Here’s a picture of Rebecca and I with Sydney and Dana, who also work for Paul in the office. This was when we drove up to Hyalite to have a potluck ft. Paul’s wife Erica’s impressive Dutch oven cooking. Hyalite is easily one of the prettiest places I have been during this internship. It is about 10 miles up a long, scenic road. At the place where we had our potluck there is an awesome pavilion that was built by MSU architecture students and a vast, beautiful reservoir.
 

This is a picture of one of our first experiences bonding with our fellow employees on the Gear  Belly, which is a 14-person bicycle that a group can rent to ride between various bars. One of the bars featured a kombucha bar, which was perfect for me J
 
This is a beautiful view that I got to experience when we had a “Ranch Day” at Sitz Ranch in Harrison, MT. While Kyle, Rebecca, and Paul helped tagging cattle and testing their tractor driving skills, I got to hike the water/ditch line, which goes along the peak on the left in the picture. This is a routine task at the ranch because the ditch is so old (built by early settlers on the ranch) that its necessary to make sure there are no leaks or areas that have the potential to become leaks.
 
 
This is a picture of Jeri and I rocking our VIP parkas at the Food Services of America (FSA) warehouse freezer in Billings, MT. I was a little disappointed in myself for wearing a dress this day, but the tour was quick and interesting.

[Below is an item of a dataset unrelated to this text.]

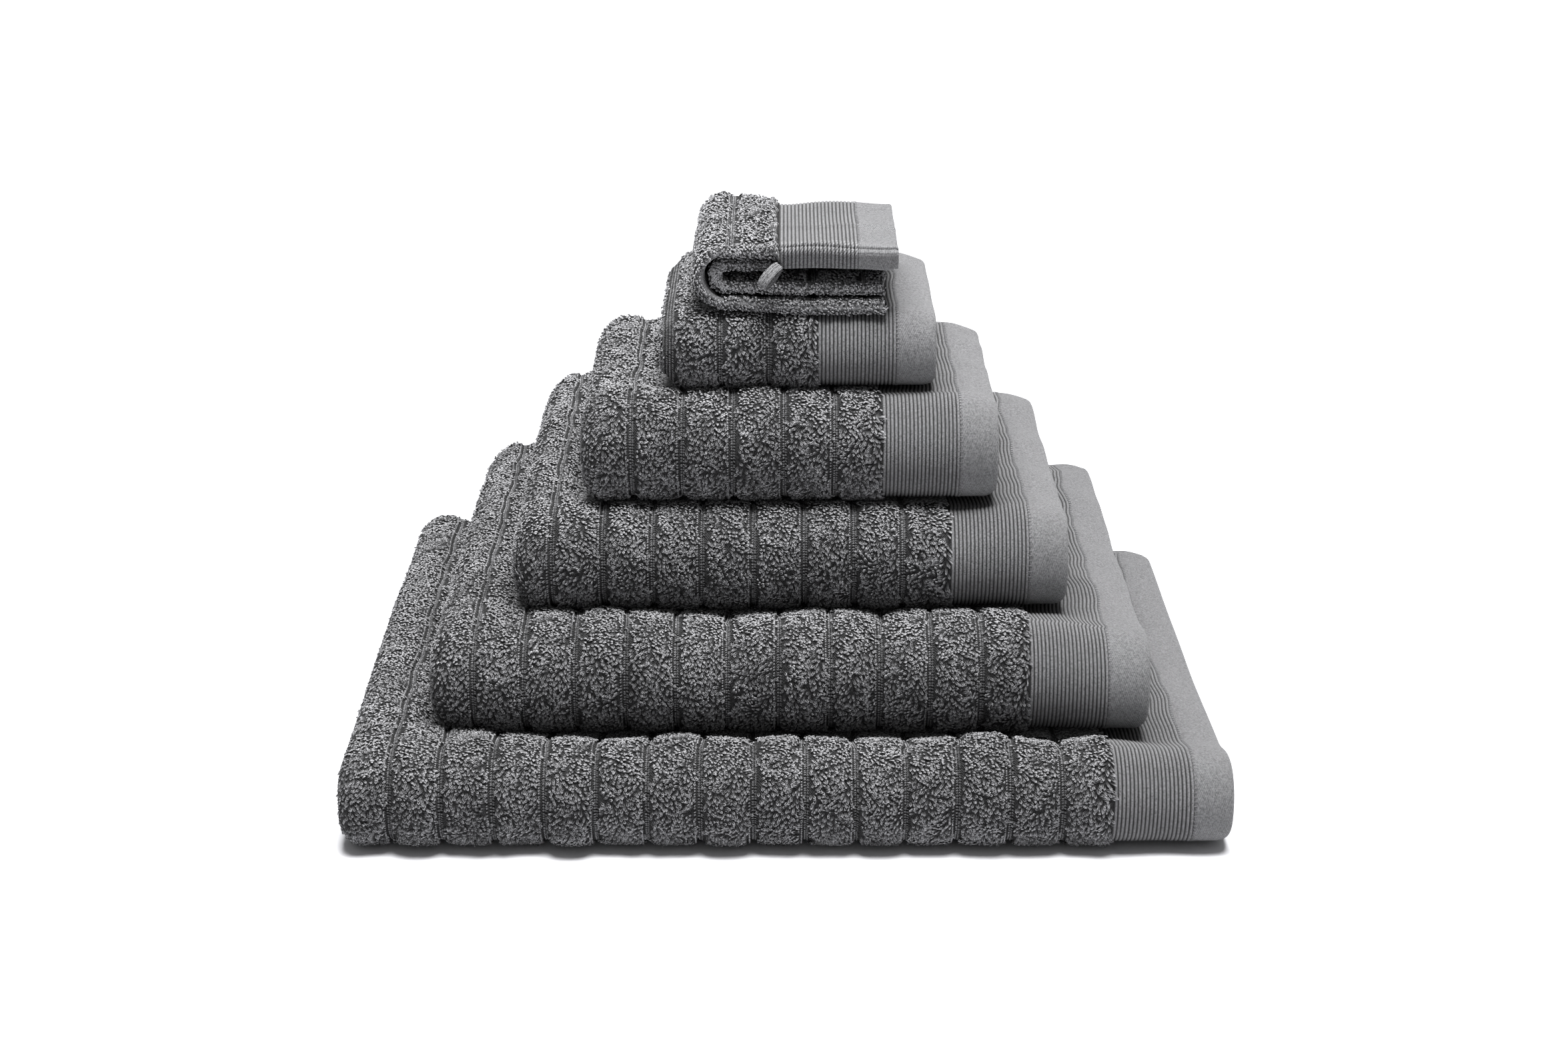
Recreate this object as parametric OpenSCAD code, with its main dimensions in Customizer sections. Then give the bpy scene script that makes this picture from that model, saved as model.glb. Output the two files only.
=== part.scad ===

It was amazing to see just how much product they have to store and the quick speed that the workers have to employ in order to get all of their work done for a day.
 
 
Above is another picture of the beautiful Hyalite reservoir. It is a great place to take visitors that are just in Bozeman for a short time.
 
Rebecca, Kyle, and I were lucky to be asked to work concessions at a few of the summer’s big concert in the MSU Fieldhouse. Concerts that we worked included KISS and James Taylor. These were long hours and sitting was not an option, so although we were sufficiently tired after each one, it was interesting for us all to see how the concessions business operates ‘backstage.’
 

 
I was fortunate to attend the MSU farm’s Town Harvest luncheon, which was right on the farm a couple miles from campus. The lunch featured plant-based dishes created by students. I thought all of the dishes were very delicious and impressive. After lunch, we got to go on a tour of the farm, which was also very impressive. The tour guides were explaining how trail-and-error and research play a huge roll in agriculture and described how sometimes techniques that were unintentionally put into place by one volunteer/student or another have become standard practice because they worked so well.